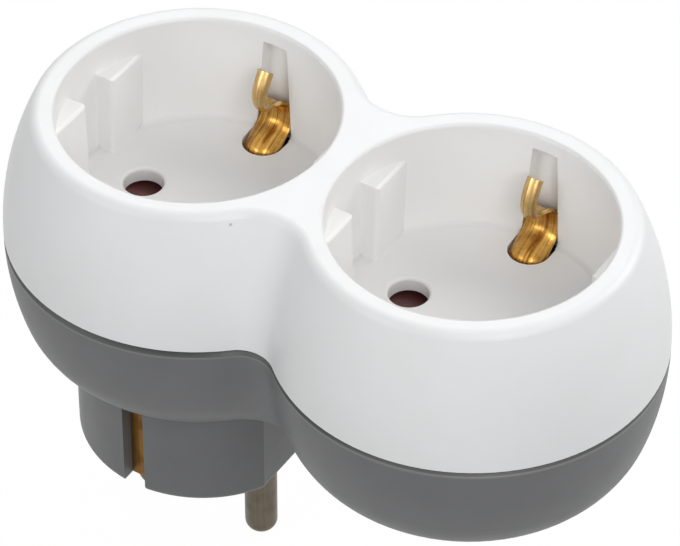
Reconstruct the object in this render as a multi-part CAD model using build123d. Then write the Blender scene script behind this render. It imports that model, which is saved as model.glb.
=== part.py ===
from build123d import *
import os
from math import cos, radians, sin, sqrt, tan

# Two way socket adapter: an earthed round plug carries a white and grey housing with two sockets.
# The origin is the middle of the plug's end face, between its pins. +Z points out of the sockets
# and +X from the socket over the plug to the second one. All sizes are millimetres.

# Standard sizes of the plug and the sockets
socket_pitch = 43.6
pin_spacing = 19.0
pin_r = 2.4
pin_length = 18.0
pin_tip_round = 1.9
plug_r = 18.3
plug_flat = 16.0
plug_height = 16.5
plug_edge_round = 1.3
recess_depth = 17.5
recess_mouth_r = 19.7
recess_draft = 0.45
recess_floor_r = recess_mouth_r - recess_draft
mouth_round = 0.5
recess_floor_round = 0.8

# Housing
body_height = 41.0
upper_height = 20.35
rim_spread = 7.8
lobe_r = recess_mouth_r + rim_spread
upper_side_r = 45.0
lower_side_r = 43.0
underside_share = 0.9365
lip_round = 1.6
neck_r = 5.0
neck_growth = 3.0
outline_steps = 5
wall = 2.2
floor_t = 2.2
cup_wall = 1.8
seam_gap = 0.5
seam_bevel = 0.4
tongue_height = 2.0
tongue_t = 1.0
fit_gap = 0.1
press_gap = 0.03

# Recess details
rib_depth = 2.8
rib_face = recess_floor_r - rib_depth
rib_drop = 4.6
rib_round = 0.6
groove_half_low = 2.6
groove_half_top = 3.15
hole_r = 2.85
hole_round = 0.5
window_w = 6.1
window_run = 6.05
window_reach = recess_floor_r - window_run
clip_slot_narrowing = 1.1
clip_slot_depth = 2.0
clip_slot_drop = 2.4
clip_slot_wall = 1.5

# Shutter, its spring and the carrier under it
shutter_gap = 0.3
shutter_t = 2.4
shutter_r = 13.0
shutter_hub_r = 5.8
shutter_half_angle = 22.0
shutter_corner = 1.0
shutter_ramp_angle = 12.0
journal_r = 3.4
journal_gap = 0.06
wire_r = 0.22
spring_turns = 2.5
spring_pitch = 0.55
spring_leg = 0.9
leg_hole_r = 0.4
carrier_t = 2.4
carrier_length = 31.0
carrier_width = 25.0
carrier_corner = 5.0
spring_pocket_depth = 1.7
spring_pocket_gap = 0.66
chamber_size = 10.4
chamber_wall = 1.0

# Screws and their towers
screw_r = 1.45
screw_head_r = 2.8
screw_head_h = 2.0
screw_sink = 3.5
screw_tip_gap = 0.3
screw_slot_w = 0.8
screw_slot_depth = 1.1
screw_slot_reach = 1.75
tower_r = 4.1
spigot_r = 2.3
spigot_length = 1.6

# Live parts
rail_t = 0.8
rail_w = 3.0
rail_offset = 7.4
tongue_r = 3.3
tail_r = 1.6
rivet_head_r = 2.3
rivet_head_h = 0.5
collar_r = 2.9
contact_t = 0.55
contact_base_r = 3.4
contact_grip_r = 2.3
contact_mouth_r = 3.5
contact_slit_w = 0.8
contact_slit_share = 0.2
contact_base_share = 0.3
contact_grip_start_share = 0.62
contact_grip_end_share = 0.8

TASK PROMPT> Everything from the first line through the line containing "from math import cos, radians, sin, sqrt, tan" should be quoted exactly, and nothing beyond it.

RESULT OF THIS EXERCISE>
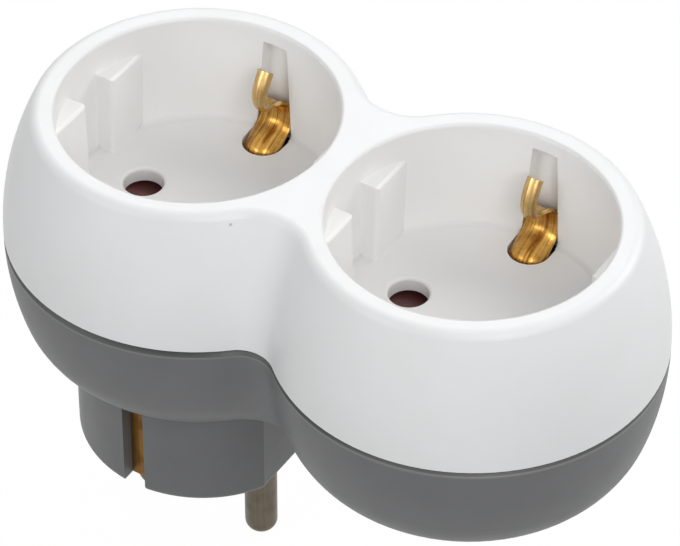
Reconstruct the object in this render as a multi-part CAD model using build123d. Then write the Blender scene script behind this render. It imports that model, which is saved as model.glb.
=== part.py ===
from build123d import *
import os
from math import cos, radians, sin, sqrt, tan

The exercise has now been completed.